現在主流となっている変速機構、ATとMTには、それぞれまったく違った仕組みで設計されているため、そのメリットとデメリットにも大きな違いがあります。
それに合わせて、新車で購入する時はもちろんのこと、中古で車を購入する時に注意するポイントも違います。今回は、そんなATとMTについて、それぞれのメリットとデメリットについて併せて解説したいと思います。
AT車のシェアが増加して、逆にMT車は減少している
AT車は、30年くらい前から除々に販売台数が増え、現在、販売されているほとんどの車がAT車といった状況です。これに対してMT車は、一部のマニアックな車に限って細々と販売されているだけです。
これは高級スポーツカーの世界でも同じで、全体的にAT車の販売台数が増え、MTの設定が無い車種も多いです。
AT車のメリットとデメリット
AT車のメリットといえば、なんといっても運転が楽になることにつきます。
これに対してデメリットとしては、車両本体価格が高くなるとか、運転する楽しみが少なくなるといった事が挙げられますが、そもそもMTの設定が無い車種も多く、価格が高いというデメリットはほとんど感じられません。運転の楽しみは確かに減りますが、「デュアルクラッチ・トランスミッション」という特殊なATを装備すれば、MT並のダイレクト感と、MT以上の変速スピードを味わうことができます。
MT車のメリットとデメリット
MT車のメリットとしては、運転の楽しさや、燃費の良さ、車両本体価格の安さといったものがあげられます。
逆にデメリットとしては、運転が煩雑で煩わしいとか、スムーズに走らせることが難しい、渋滞の時に疲れてしまうといったことがあげられます。
メンテナンス上の注意点
そのほかにMT車には、クラッチ板の消耗といった、メンテナンス上の注意点もあります。クラッチ板の摩耗は使用状況により大きく異なりますが、通常は、3万キロごとにクラッチ板の交換が必要になるでしょう。
これに対して、トルクコンバータ方式のATやCVTの場合は、金属製のクラッチ板が自体が存在しません。そのため、クラッチ板の交換というメンテナンスは生じません。ただし、ATにはATフルード(ATF)というオイルが使われています。このATフルードは古い車であれば、3万キロごとの交換。新しい車の場合はその車種によって10万キロごとの交換を推奨されていることもあります。このあたりはそれぞれの車種によって大きく違いますので、取扱説明書を確認するか、直接ディーラーに問い合わせてください。
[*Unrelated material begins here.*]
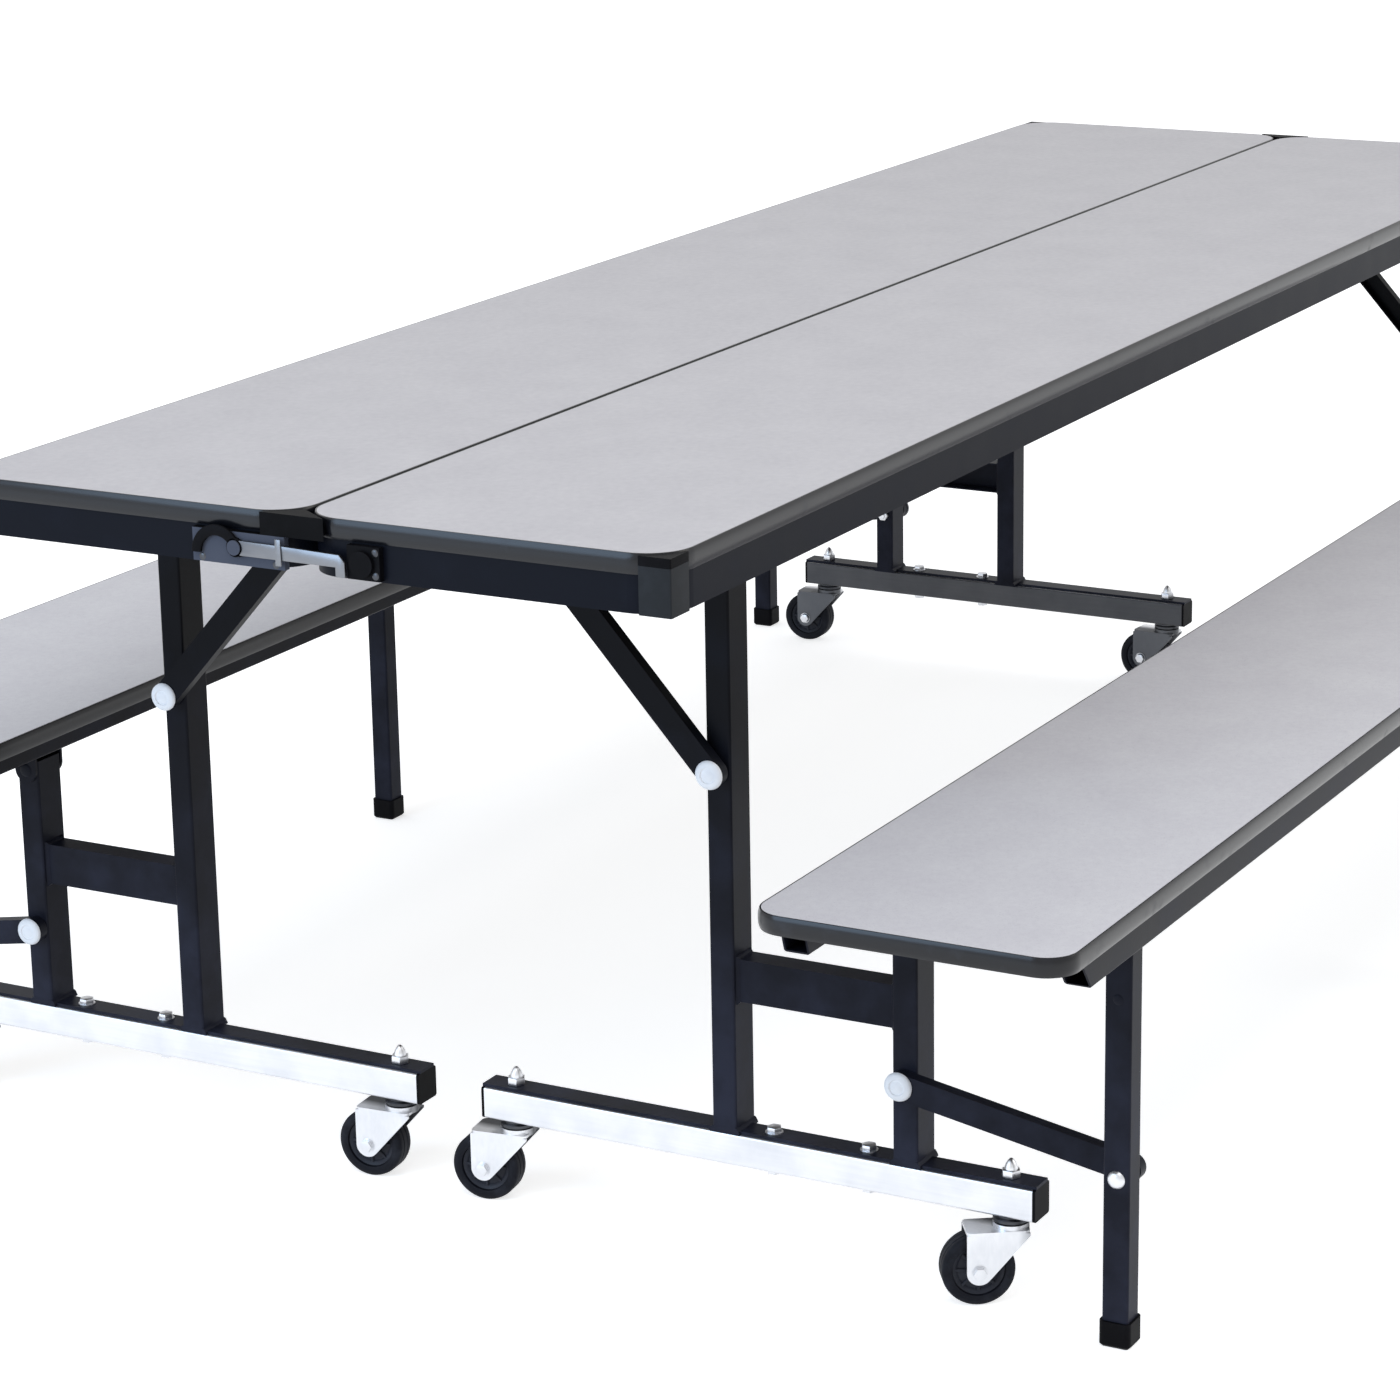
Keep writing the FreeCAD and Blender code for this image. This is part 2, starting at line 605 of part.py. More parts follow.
def cross_channel(body, end):
    """The channel over one upright, and the two ears that hang from it on the hinge pin."""
    x = from_end(end, "frame_setback - ear_gap", "member_width")
    bottom = "board_bottom - member_height"
    open_channel(body, x, "member_width", bottom, "board_bottom",
                 "top_seam + apron_inset + sheet_wall", "top_reach - apron_inset - sheet_wall")
    for front in ("ear_front", "ear_back"):
        low = from_end(end, front, "ear")
        flank = corners("upright_reach - ear_round", "upright_reach + ear_round",
                        "top_pivot", "board_bottom")
        pad(body, "YZ", low, "ear", flank)
        drum(body, "X", (low, "upright_reach", "top_pivot"), "ear", "2 * ear_round")
        bore(body, "X", (low, "upright_reach", "top_pivot"), "ear")


def brace_track(body, end):
    """An inverted channel with a slot in each wall for the brace's upper pin."""
    x = from_end(end, "track_front", "track_width")
    low = "board_bottom - track_height"
    pad(body, "XZ", "track_low", "track_length",
        [(x, "board_bottom"), (x, low), (f"{x} + sheet_wall", low),
         (f"{x} + sheet_wall", "board_bottom - sheet_wall"),
         (f"{x} + track_width - sheet_wall", "board_bottom - sheet_wall"),
         (f"{x} + track_width - sheet_wall", low), (f"{x} + track_width", low),
         (f"{x} + track_width", "board_bottom")])
    slot = corners("brace_end", "brace_end + brace_travel",
                   "brace_end_height - hole / 2", "brace_end_height + hole / 2")
    pocket(body, "YZ", x, "track_width", slot)
    for reach in ("brace_end", "brace_end + brace_travel"):
        bore(body, "X", (x, reach, "brace_end_height"), "track_width")


# ---------------------------------------------------------------- benches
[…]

ただし、MT車の場合は、摩耗したクラッチ板を放っておいても、ただクラッチが滑るだけで済みますが、AT車の場合は、ATフルードを劣化したまま放置していると、トランスミッション自体が壊れてしまいます。こうなると10万円から数十万円といった高額な修理費用は避けられません。
そのためAT車を中古で購入する時は、ATフルードの交換状況を確認し、3万キロ以上を無交換で走っている場合は、念のため新しいATフルードの交換してもらった方が無難です。MT車の場合は「試乗で滑りを感じればクラッチ板を交換してもらう」といった程度で十分です。